Sarah Richardson – Exceptional and unconformable phenomena: Maternal effects and the epistemologies of the life sciences

This talk draws on the intellectual history of maternal effects science to pose the question: What forms of scientific practice and discourse result when life scientists encounter phenomena that persistently rebuff study, control, and optimization, and which demand a high tolerance for uncertainty? The science of maternal effects posits that in addition to transmitting DNA, the maternal body influences descendants’ phenotypes in ways that may constitute a form of heredity. From the earliest days of genetics, scientists struggled to integrate apparent findings of maternal effects into the nuclear genome-centric model of heredity that grounds the modern life sciences. The vexing issues posed by ‘exceptional and unconformable’ findings of maternal effects, however, were not limited to their apparent contradiction with the central dogmas of the genetic sciences. They were also perceived as less ‘knowable’ than the privileged study objects of genetics. Observations falling into the phenomenological category of maternal effects were distinctly out of step with the epistemic styles—the modes of controlling, intervening, explaining, and theorizing—that came to signify good science in the genetic age.

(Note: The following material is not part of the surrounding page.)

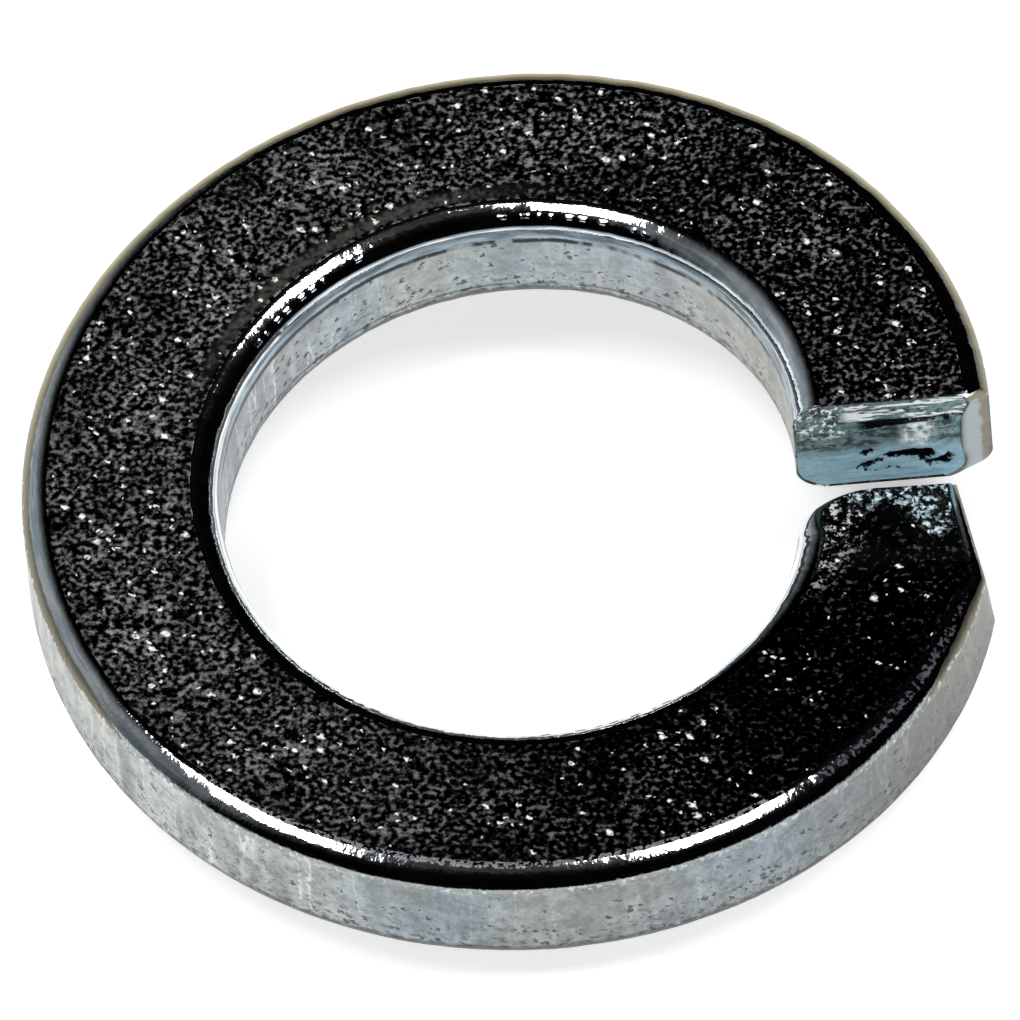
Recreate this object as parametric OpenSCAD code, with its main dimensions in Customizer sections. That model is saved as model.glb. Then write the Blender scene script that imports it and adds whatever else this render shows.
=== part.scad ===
// Spring lock washer: one open turn of flat wire with rounded edges, wound left-handed. The end beyond the
// gap stands higher than the end on its near side. The axis is Z, the lowest point lies at z = 0 and the
// gap faces +X. Sizes in millimetres, angles in degrees.

/* [Ring] */
// Diameter of the bore
bore_d = 8.6; // [8.1:0.05:8.9]
// Width of the wire section, from the bore out to the rim
section_w = 2.95; // [2.7:0.05:3.2]
// Thickness of the wire section, from the lower face to the upper face
section_t = 2; // [1.7:0.05:2.3]
// Height that the free turn climbs from its low end to its high end
climb = 1.95; // [0.6:0.05:2.6]
// Slot between the two cut ends, at the middle of the section
gap_w = 0.15; // [0.1:0.05:1.5]

/* [Edge rounding] */
// Upper outer edge, measured across the upper face
rim_top_across = 0.34; // [0.2:0.02:0.6]
// Upper outer edge, measured down the rim
rim_top_down = 0.24; // [0.16:0.02:0.5]
// Upper inner edge, measured across the upper face
bore_top_across = 0.36; // [0.2:0.02:0.6]
// Upper inner edge, measured down the bore
bore_top_down = 0.44; // [0.16:0.02:0.5]
// Both lower edges, measured across the lower face
under_across = 0.42; // [0.2:0.02:0.6]
// Both lower edges, measured up the walls
under_up = 0.38; // [0.2:0.02:0.5]

/* [Cut ends] */
// Low end: how far the cutter drew its inner corner away from the bore
inner_draw = 1.05; // [0.4:0.05:1.3]
// Low end: length of that drawn corner, along the bore
inner_draw_l = 0.75; // [0.4:0.05:1.2]
// High end: how far the cutter flattened its outer corner in from the rim, at mid-height
outer_draw = 0.45; // [0.2:0.05:0.9]
// High end: length of that flattened corner, along the rim
outer_draw_l = 0.2; // [0.2:0.05:0.8]
// Low end: depth of the flat that the anvil pressed into the rim
flat_depth = 0.6; // [0.2:0.05:0.8]
// Low end: direction that the flat faces, turned from the gap
flat_turn = 10; // [4:1:14]
// Low end: lean of the flat, deepest at the upper face
flat_lean = 6; // [0:1:9]

/* [Hidden] */

bore_r = bore_d / 2;
rim_r = bore_r + section_w;
mid_r = bore_r + section_w / 2;
half_t = section_t / 2;

// Angles of the two end faces: the turn runs from the high end to the low end
high_end = asin(gap_w / 2 / mid_r);
low_end = 360 - high_end;
turn = low_end - high_end;

// Lengths of the drawn corners as angles of the turn
inner_draw_turn = inner_draw_l / bore_r * 180 / PI;
outer_draw_turn = outer_draw_l / rim_r * 180 / PI;
flat_r = rim_r - flat_depth;

// The swept wire passes both true walls by this much, and the round cuts take it back to size
wall_over = 0.06;
// Angle at which a rounded edge stops short of running into its wall
edge_stop = 20;
edge_steps = 4;
wall_sides = 180;
through = 1;
// Steps down the rim wall, for the bowed edge of the flattened corner
wall_steps = 5;

// Stations of the sweep: close at the drawn corners and at the flat, even between them
station_step = 4;
corner_steps = 6;
flat_steps = 8;
flat_reach = 30;
even_from = high_end + outer_draw_turn;
even_to = low_end - flat_reach;
even_count = ceil((even_to - even_from) / station_step);
draw_from = low_end - inner_draw_turn;
stations = concat(
    [high_end],
    [for (i = [0:even_count - 1]) even_from + (even_to - even_from) * i / even_count],
    [for (i = [0:flat_steps - 1]) even_to + (draw_from - even_to) * i / flat_steps],
    [for (i = [0:corner_steps]) draw_from + inner_draw_turn * sin(90 * i / corner_steps)]
);

// Middle height of the section at an angle of the turn: it falls evenly from the high end to the low end
function centre_z(angle) = half_t + climb * (low_end - angle) / turn;

// Inset of the drawn inner corner: nothing at its start, the whole depth at the cut face
function drawn(part, depth) = part <= 0 ? 0 : depth * (1 - sqrt(max(0, 1 - part * part)));
function inner_inset(angle) = drawn(1 - (low_end - angle) / inner_draw_turn, inner_draw);

// Inset of the flattened outer corner: straight along the rim, and bowed, with nothing at either face
function bow(rise) = sqrt(max(0, 1 - pow(rise / half_t, 2)));
function outer_inset(angle, rise) =
    let (part = 1 - (angle - high_end) / outer_draw_turn)
    outer_draw * max(0, part) * bow(rise);

// Radius at which the leaning flat crosses a given angle and height, the height taken from mid-section
function flat_at(angle, rise) = (flat_r - rise * tan(flat_lean)) / cos(angle - 360 - flat_turn);
function flat_inset(angle, rise) = angle < even_to ? 0 : max(0, rim_r - flat_at(angle, rise));

// One rounded edge as [distance past the wall, drop from the face]. Its last facet runs straight on through
// the wall, so that no corner of the swept wire lies on the true wall itself.
function edge_arc(across, down) = [for (i = [0:edge_steps])
    let (a = 90 - (90 - edge_stop) * i / edge_steps)
    [across * (cos(a) / cos(edge_stop) - 1), down * (1 - sin(a)) / (1 - sin(edge_stop))]];
function edge_curve(across, down) =
    let (
        arc = edge_arc(across, down),
        last = arc[edge_steps - 1],
        steepness = (down - last[1]) / -last[0]
    )
    concat(
        [for (i = [0:edge_steps - 1]) arc[i]],
        [[wall_over, down + wall_over * steepness]]
    );
function backwards(list) = [for (i = [len(list) - 1:-1:0]) list[i]];

// Section outline as [radius, height from mid-section, 1 on the rim side and 0 on the bore side]
rim_edge = [for (p = edge_curve(rim_top_across, rim_top_down)) [rim_r + p[0], half_t - p[1], 1]];
under_edge = edge_curve(under_across, under_up);
wall_from = rim_edge[edge_steps][1];
wall_to = under_edge[edge_steps][1] - half_t;
section = concat(
    rim_edge,
    [for (i = [1:wall_steps - 1])
        [rim_r + wall_over, wall_from + (wall_to - wall_from) * i / wall_steps, 1]],
    [for (p = backwards(under_edge)) [rim_r + p[0], p[1] - half_t, 1]],
    [for (p = under_edge) [bore_r - p[0], p[1] - half_t, 0]],
    [for (p = backwards(edge_curve(bore_top_across, bore_top_down))) [bore_r - p[0], half_t - p[1], 0]]
);
around = len(section);

// The section placed at one station, each side moved in by its drawn corner or its flat
function placed(p, angle) =
    let (
        in_set = p[2] > 0 ? -max(outer_inset(angle, p[1]), flat_inset(angle, p[1])) : inner_inset(angle),
        r = p[0] + in_set
    )
    [r * cos(angle), r * sin(angle), centre_z(angle) + p[1]];

module swept_wire() {
    last = len(stations) - 1;
    points = [for (angle = stations) for (p = section) placed(p, angle)];
    skin = [for (s = [0:last - 1]) for (i = [0:around - 1])
        let (j = (i + 1) % around, a = s * around, b = a + around)
        each [[a + i, b + i, b + j], [a + i, b + j, a + j]]];
    high_face = [for (i = [0:around - 1]) i];
    low_face = [for (i = [around - 1:-1:0]) last * around + i];
    polyhedron(points, concat(skin, [high_face], [low_face]), convexity = 6);
}

module true_rim() {
    translate([0, 0, -through])
        cylinder(r = rim_r, h = section_t + climb + 2 * through, $fn = wall_sides);
}

module true_bore() {
    translate([0, 0, -through])
        cylinder(r = bore_r, h = section_t + climb + 2 * through, $fn = wall_sides);
}

module lock_washer() {
    color("silver")
        difference() {
            intersection() {
                swept_wire();
                true_rim();
            }
            true_bore();
        }
}

lock_washer();
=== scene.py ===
import math

import bpy
from mathutils import Matrix, Vector


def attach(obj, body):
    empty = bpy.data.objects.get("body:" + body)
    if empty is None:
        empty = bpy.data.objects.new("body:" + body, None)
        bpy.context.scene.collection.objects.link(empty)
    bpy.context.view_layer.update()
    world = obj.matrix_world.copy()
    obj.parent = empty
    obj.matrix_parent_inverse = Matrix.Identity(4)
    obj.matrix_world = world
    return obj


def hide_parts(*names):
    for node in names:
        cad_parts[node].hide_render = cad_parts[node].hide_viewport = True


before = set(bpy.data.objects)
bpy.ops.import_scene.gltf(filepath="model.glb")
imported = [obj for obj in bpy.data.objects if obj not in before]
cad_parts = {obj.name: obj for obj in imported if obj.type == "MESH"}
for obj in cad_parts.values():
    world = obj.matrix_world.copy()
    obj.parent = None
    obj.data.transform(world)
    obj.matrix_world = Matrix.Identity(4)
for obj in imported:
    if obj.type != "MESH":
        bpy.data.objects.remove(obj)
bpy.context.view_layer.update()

# Sizes of the washer in millimetres, the same as the CAD part's
BORE_D = 8.6
SECTION_W = 2.95
SECTION_T = 2.0
CLIMB = 1.95
GAP_W = 0.15
MM = 0.001
BORE_R = BORE_D / 2
MID_R = BORE_R + SECTION_W / 2
RIM_R = BORE_R + SECTION_W
FULL_TURN = 2 * math.pi
# Length of the turn at mid-section, where the mark "along" ends at the low end's cut
TURN_LENGTH = 36.2
# Arc at the bore and at the rim for each millimetre of arc at mid-section
BORE_ARC = 0.745
RIM_ARC = 1.255


# ---------------------------------------------------------------- node trees
class Tree:
    """Puts nodes into a tree and joins them, so that a rule reads like a sum."""

    def __init__(self, tree):
        self.tree = tree

    def add(self, kind, inputs=(), **settings):
        node = self.tree.nodes.new(kind)
        for name, value in settings.items():
            setattr(node, name, value)
        pairs = inputs.items() if isinstance(inputs, dict) else enumerate(inputs)
        for socket, value in pairs:
            self.feed(node.inputs[socket], value)
        return node

    def feed(self, socket, value):
        if isinstance(value, bpy.types.NodeSocket):
            self.tree.links.new(value, socket)
        elif value is not None:
            socket.default_value = value

    def math(self, operation, *values):
        return self.add("ShaderNodeMath", values, operation=operation).outputs[0]

    def chain(self, operation, values):
        result = values[0]
        for value in values[1:]:
            result = self.math(operation, result, value)
        return result

    def total(self, *values):
        return self.chain("ADD", values)

    def product(self, *values):
        return self.chain("MULTIPLY", values)

    def most(self, *values):
        return self.chain("MAXIMUM", values)

    def less(self, a, b):
        return self.math("SUBTRACT", a, b)

    def ratio(self, a, b):
        return self.math("DIVIDE", a, b)

    def share(self, value, low, high, smooth=False):
        """0 below low, 1 above high, and even or smooth between them."""
        node = self.add("ShaderNodeMapRange", clamp=True)
        node.interpolation_type = "SMOOTHSTEP" if smooth else "LINEAR"
        for socket, given in zip(("Value", "From Min", "From Max"), (value, low, high)):
            self.feed(node.inputs[socket], given)
        return node.outputs["Result"]

    def rest(self, part):
        """What a part leaves of the whole."""
        return self.less(1.0, part)

    def sided(self, flag):
        """-1 for a flag of 0, and 1 for a flag of 1."""
        return self.less(self.product(flag, 2.0), 1.0)

    def near(self, value, centre, inner, outer, smooth=False):
        """1 within inner of the centre, and 0 beyond outer."""
        away = self.math("ABSOLUTE", self.less(value, centre))
        return self.rest(self.share(away, inner, outer, smooth))

    def mix(self, part, a, b):
        """a where part is 0, b where it is 1."""
        return self.total(a, self.product(part, self.less(b, a)))

    def blend(self, part, a, b, how="MIX"):
        """The same for colours."""
        node = self.add("ShaderNodeMix", data_type="RGBA", blend_type=how)
        for socket, given in zip(("Factor", 6, 7), (part, a, b)):
            self.feed(node.inputs[socket], given)
        return node.outputs[2]

    def vector(self, x=0.0, y=0.0, z=0.0):
        return self.add("ShaderNodeCombineXYZ", (x, y, z)).outputs[0]

    def parts(self, vector):
        return self.add("ShaderNodeSeparateXYZ", (vector,)).outputs

    def vector_math(self, operation, *vectors):
        return self.add("ShaderNodeVectorMath", vectors, operation=operation).outputs[0]

    def scaled(self, vector, factors):
        return self.vector_math("MULTIPLY", vector, factors)

    def moved(self, vector, offset):
        return self.vector_math("ADD", vector, offset)

    def noise(self, vector, scale, detail=2.0, roughness=0.5, distortion=0.0):
        given = {
            "Vector": vector,
            "Scale": scale,
            "Detail": detail,
            "Roughness": roughness,
            "Distortion": distortion,
        }
        return self.add("ShaderNodeTexNoise", given, noise_dimensions="3D").outputs[0]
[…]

Turtles… dialectics all the way down

“Biology has traditionally defined individuals by the criteria of anatomy (organisms separated from the environment), physiology (organisms whose parts work toward a common end), development (organisms derived from a common precursor cell), genetics (autopoietic organisms whose cells contain the same genome), immunology (organisms that reject non-self), and evolution (that which is selected). Recent studies show that symbiosis, rather than being an exception to the rule, is the rule. A new mode of individuality, the holobiont, has been proposed, consisting of the larger organism and its persistent colonies of symbionts. The holobiont is a multi-lineage organism whose cells function through co-metabolic pathways, whose development integrates the life cycles of several species, and whose phenotype often depends on alleles found in both “host” and symbionts. Natural selection, then, may select for consortia, or teams, of species, and the tree of life may be more like real (i.e., holobiont) trees than we had thought. Birth is more than the generation of a new individual. It also concerns the continuity of the communities. The ramifications of this new view of co-dependent life where “becoming with the other” may be as important as “survival of the fittest” will be examined.”